What is missing from these list is exactly what the title of the sign said would be there: rules for playing. Instead, what we have is a list of how NOT to play. While my little one was playing she was having a difficult time getting up some of the ramps in her stockinged feet, so I slipped her socks off and sent her on her way. My wife chastised me because another sign somewhat out of sight indicated that socks were required. The disinterested young man from early failed to notice.

I think there are some clear parallels to corporate security polices in this brief example. First, information security policies rarely identify “How to Play.” Instead, like our sign example above, we frequently find a list of things you are not allowed to do. This is an example of security-centric thinking. Know this: the people in your company are interested in knowing How To Play. Tell them the approved technologies, processes, and systems that they are allowed to use without running afoul of the policy. This is the basic logic of a white vs black list, so help your organization know how to do the right thing (I’m assuming there’s more you don’t want them doing than otherwise, so save time and just tell them what to do).

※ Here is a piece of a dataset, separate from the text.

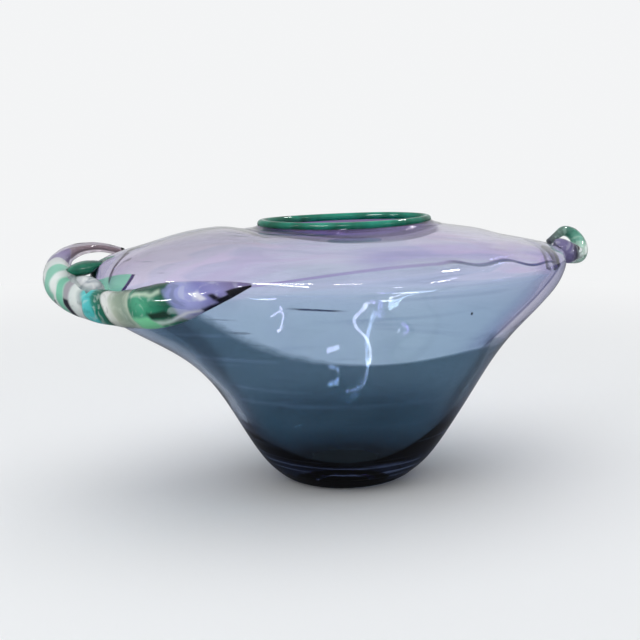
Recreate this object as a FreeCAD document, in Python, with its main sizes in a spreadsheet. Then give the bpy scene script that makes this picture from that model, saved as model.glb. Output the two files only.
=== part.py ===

Next, the metaphor of the disinterested enforcement agent I’m sure is not lost on most. Enforcement is tricky business, and worthy of longer treatment, but for today’s blog post focus on the economics of the situation. There was one guy at the entrance who ostensibly had responsibility for enforcing the rules in the entire area (it was very large with between 30-50 kids). Clearly he was going to fail at 100% enforcement. But just like in other areas of life, its often just as effective to selectively offer enforcement for those areas that are high-risk.

Lastly, don’t forget the allure of the one-stop-shop. Having everything you need someone to know in one place is valuable. Don’t make them hunt for that hidden sign to find out that bare feet are not allowed. Everything should be clearly visible and in one place.

In summary, we as security practitioners can make it easy or hard for people to comply. You get to decide, “How To Play” for your organizations. Choose wisely.